DOI: https://doi.org/10.1080/0267257X.2011.615482
Abstract
Despite the growing success of well-marketed environmentally-friendly products, there remains a gap between consumers’ positive attitudes toward green issues and products, and their inconsistent and often conflicting consumption behaviour. Indeed, this is a challenge for social marketers seeking to advance the sustainability agenda. Therefore, this study problematises what has been conceptualised as attitude-behaviour gaps (Boulstridge and Carrigan 2000), and explores how groups of consumers have re-construed such practices and their meanings through the formation of New Consumption Communities (Szmigin, Carrigan and Bekin 2007).
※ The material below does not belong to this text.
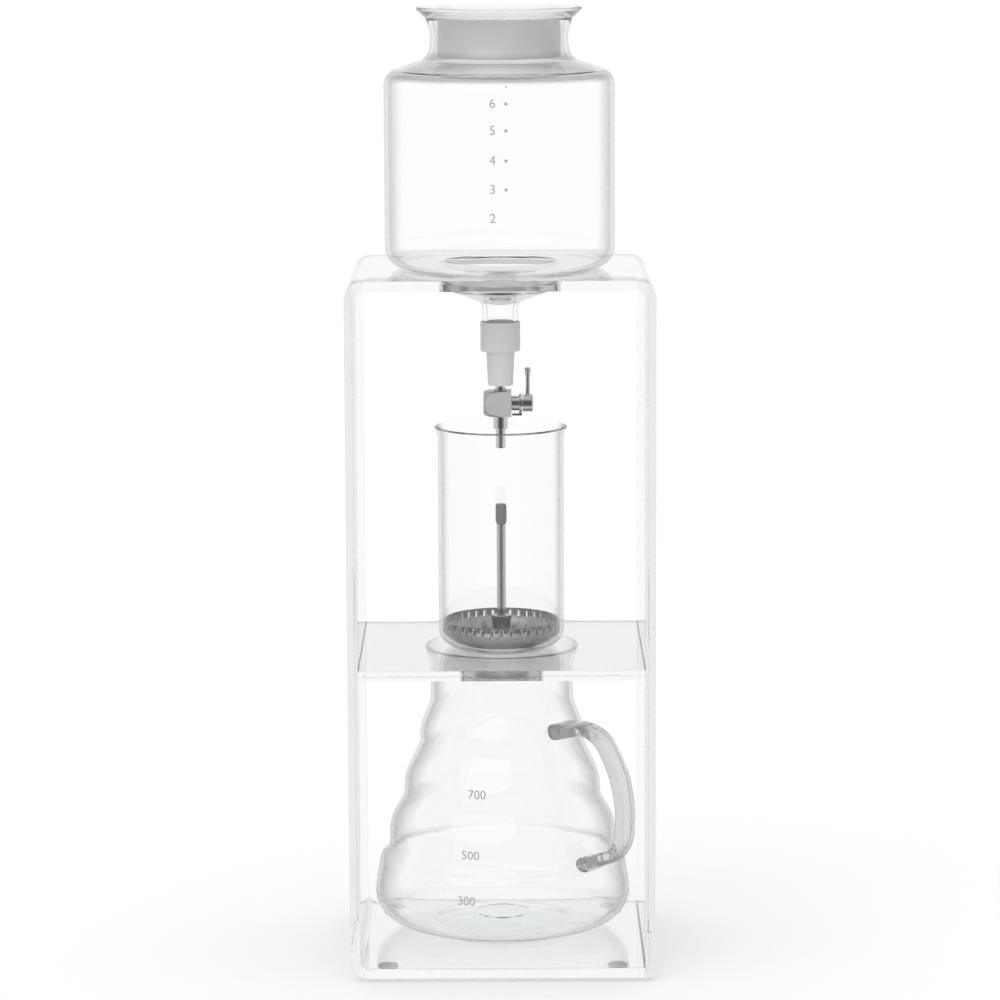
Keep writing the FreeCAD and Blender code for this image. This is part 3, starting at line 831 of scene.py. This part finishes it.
# %% [markdown]
# ## Printed scales
# The bowl has a plain scale of cups with dots beside the numbers, and the server one of millilitres.
# Both are fired on in grey ink. Each number starts as flat text and becomes a mesh, and all the marks
# of one scale are joined.

# %% Flat marks
def flat_text(words, height):
    """A flat mesh of words, height mm tall, centred on the origin in the XZ plane."""
    curve = bpy.data.curves.new("words", "FONT")
    curve.body = words
    curve.align_x, curve.align_y = "CENTER", "CENTER"
    curve.resolution_u = 6
    text = bpy.data.objects.new("words", curve)
    bpy.context.scene.collection.objects.link(text)
    bpy.context.view_layer.update()
    mesh = bpy.data.meshes.new_from_object(text)
    bpy.data.objects.remove(text)
    bm = bmesh.new()
    bm.from_mesh(mesh)
    bpy.data.meshes.remove(mesh)
    tall = max(v.co.y for v in bm.verts) - min(v.co.y for v in bm.verts)
    bmesh.ops.scale(bm, verts=bm.verts, vec=(height * MM / tall,) * 3)
    bmesh.ops.rotate(bm, verts=bm.verts, cent=(0, 0, 0), matrix=Matrix.Rotation(math.pi / 2, 3, "X"))
    return bm


def flat_dot(radius):
    """A flat round mark of radius mm in the XZ plane."""
    bm = bmesh.new()
    bmesh.ops.create_circle(bm, cap_ends=True, segments=24, radius=radius * MM)
    bmesh.ops.rotate(bm, verts=bm.verts, cent=(0, 0, 0), matrix=Matrix.Rotation(math.pi / 2, 3, "X"))
    return bm


def place_marks(marks):
    """Join flat marks into one mesh. marks is a list of (mesh, x, z) in mm."""
    bm = bmesh.new()
    for mark, x, z in marks:
        bmesh.ops.translate(mark, verts=mark.verts, vec=(x * MM, 0, z * MM))
        mesh = bpy.data.meshes.new("mark")
        mark.to_mesh(mesh)
        mark.free()
        bm.from_mesh(mesh)
        bpy.data.meshes.remove(mesh)
    return bm


# %% [markdown]
# The marks are then pushed onto the glass along Y by a Shrinkwrap modifier that stops just clear of the
# surface, and what the modifier leaves becomes the mesh.

# %% Print on glass
INK_GAP = 0.09                                  # clear of the glass, mm
IN_FRONT = 50.0                                 # the marks start this far in front of the stand, mm


def printed(marks, name, body, glass_piece):
    """Push flat marks in front of a glass piece onto it. The ink has no thickness of its own."""
    bm = place_marks(marks)
    bmesh.ops.remove_doubles(bm, verts=bm.verts, dist=0.01 * MM)
    bmesh.ops.translate(bm, verts=bm.verts, vec=(0, stand_low.y - IN_FRONT * MM, 0))
    made = piece(bm, name, body, [ink])
    made.modifiers.clear()
    onto = made.modifiers.new("onto_glass", "SHRINKWRAP")
    onto.target = glass_piece
    onto.wrap_method = "PROJECT"
    onto.use_project_y = True
    onto.use_negative_direction = False
    onto.offset = INK_GAP * MM
    bpy.context.view_layer.update()
    wrapped = bmesh.new()
    wrapped.from_object(made, bpy.context.evaluated_depsgraph_get())
    made.modifiers.clear()
    bmesh.ops.recalc_face_normals(wrapped, faces=wrapped.faces)
    wrapped.to_mesh(made.data)
    wrapped.free()
    print(name, "nearest at y", round(min(v.co.y for v in made.data.vertices) / MM, 1), "mm")
    return made


# %% [markdown]
# A small dot near the shoulder marks a full bowl, and each number but the lowest has a larger one
# beside it. The server's numbers step to the left as its wall widens downwards.

# %% Scales
CUP_MARKS = ((6, 425.0), (5, 412.3), (4, 398.1), (3, 384.4), (2, 370.7))    # cups and height, mm
FULL_MARK = 433.0
NUMBER_X, DOT_X = -3.3, 3.1
FULL_DOT, CUP_DOT = 0.4, 0.75
CUP_FIGURE, VOLUME_FIGURE = 4.4, 4.2
cup_scale = [(flat_dot(FULL_DOT), DOT_X, FULL_MARK)]
for cups, height in CUP_MARKS:
    cup_scale.append((flat_text(str(cups), CUP_FIGURE), NUMBER_X, height))
    if cups > 2:
        cup_scale.append((flat_dot(CUP_DOT), DOT_X, height))
printed(cup_scale, "cup_scale", "reservoir", bowl_glass)

VOLUME_MARKS = ((700, -12.5, 84.3), (500, -15.8, 55.5), (300, -17.9, 34.1))    # millilitres, x and height
volume_scale = [(flat_text(str(volume), VOLUME_FIGURE), x, height) for volume, x, height in VOLUME_MARKS]
printed(volume_scale, "volume_scale", "server", server_body)

# %% [markdown]
# ## Floor
# A wide pale floor runs out of sight. It takes the object's shadow as any matt floor does, and glows a
# little on top, so that the open floor is white to the eye. What glass and metal show of it comes
# almost all from the glow, so that they show a white floor and keep their own greys.

# %% Floor
FLOOR_SIZE = 40.0                               # m
FLOOR_MATT, FLOOR_GLOW = "#C6C6C6", 0.45
THROUGH_GLASS_MATT, THROUGH_GLASS_GLOW = "#484848", 0.95

floor_mesh = bmesh.new()
bmesh.ops.create_grid(floor_mesh, x_segments=2, y_segments=2, size=FLOOR_SIZE / 2)
floor_data = bpy.data.meshes.new("floor")
floor_mesh.to_mesh(floor_data)
floor_mesh.free()
floor = bpy.data.objects.new("floor", floor_data)
bpy.context.scene.collection.objects.link(floor)
print("floor", FLOOR_SIZE, "m wide")

# %% [markdown]
# Light Path tells what kind of ray is asking. The floor's matt colour and its glow both depend on
# whether the ray comes straight from the eye or was sent on by a mirror or a lens.

# %% Floor material
def sent_on(tree):
    """1 for a ray that a mirror or a lens sends on, and 0 for any other."""
    path = add(tree, "LightPath").outputs
    either = {0: path["Is Glossy Ray"], 1: path["Is Transmission Ray"]}
    return add(tree, "Math", either, operation="MAXIMUM").outputs["Value"]


def seen(tree, by_eye=1.0, through_glass=1.0):
    """by_eye for a ray from the eye, through_glass for one that is sent on, 0 for light that falls."""
    straight = {0: add(tree, "LightPath").outputs["Is Camera Ray"], 1: by_eye}
    from_eye = add(tree, "Math", straight, operation="MULTIPLY").outputs["Value"]
    bent = {0: sent_on(tree), 1: through_glass}
    from_glass = add(tree, "Math", bent, operation="MULTIPLY").outputs["Value"]
    return add(tree, "Math", {0: from_eye, 1: from_glass}, operation="MAXIMUM").outputs["Value"]


def pale_floor():
    """Matt board that shows white by its glow, and takes a shadow."""
    material, tree = blank("studio_floor_matt_white")
    matt_colour = tinted(tree, sent_on(tree), FLOOR_MATT, THROUGH_GLASS_MATT)
    matt = add(tree, "BsdfDiffuse", {"Color": matt_colour})
    glow_share = seen(tree, FLOOR_GLOW, THROUGH_GLASS_GLOW)
    glow = add(tree, "Emission", {"Color": linear("#FFFFFF"), "Strength": glow_share})
    both = add(tree, "AddShader", {0: matt.outputs["BSDF"], 1: glow.outputs["Emission"]})
    add(tree, "OutputMaterial", {"Surface": both.outputs["Shader"]})
    return material


floor_data.materials.append(pale_floor())
print("floor material:", floor_data.materials[0].name)

# %% [markdown]
# ## Light
# The room is a white tent: soft light from all round, as glass is lit for a catalogue. What the eye,
# mirrors and lenses see of it is pure white, and what falls on matt things is a little less, so that
# pale grey stays pale grey. One broad soft lamp from the upper left gives the matt parts a shape.

# %% World and lamp
TENT_LIGHT = 0.92

world = bpy.data.worlds.new("white_tent")
bpy.context.scene.world = world
world.use_nodes = True
world.node_tree.nodes.clear()
tent = world.node_tree
strength = between(tent, seen(tent), TENT_LIGHT, 1.0)
background = add(tent, "Background", {"Color": linear("#FFFFFF"), "Strength": strength})
add(tent, "OutputWorld", {"Surface": background.outputs["Background"]})

lamp = bpy.data.objects.new("soft_lamp", bpy.data.lights.new("soft_lamp", "SUN"))
lamp.data.energy = 0.5
lamp.data.angle = math.radians(60)
lamp.rotation_euler = (math.radians(40), math.radians(-25), 0)
bpy.context.scene.collection.objects.link(lamp)
print("the tent gives", TENT_LIGHT, "and the lamp", lamp.data.energy)

# %% [markdown]
# ## Finish
# Light passes many skins of glass and acrylic on its way, and inside the sheets it runs on from face
# to face, so the renderer may follow it far.

# %% Bounces
BOUNCES = 24
bpy.context.scene.view_settings.view_transform = "Standard"
bpy.context.scene.cycles.max_bounces = BOUNCES
bpy.context.scene.cycles.transmission_bounces = BOUNCES
bpy.context.scene.cycles.glossy_bounces = BOUNCES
Multi-sited ethnographic findings illustrate the social processes through which ethical and green forms of consumption are established and normalised. Findings also stress the importance of normative and habitual reframing through ‘ethical spaces’ (Barnett et al. 2005) in establishing and maintaining increased consistency in participants’ consumption meanings, behaviours and goals. Thus, we re-frame attitude-behaviour gaps as coherent inconsistencies, which allows for a move away from solely trying to explain and change individual consumer behaviour, to identifying how suitable upstream and downstream (Verplanken and Wood 2006) approaches and policies can be used to facilitate more sustainable forms of consumption.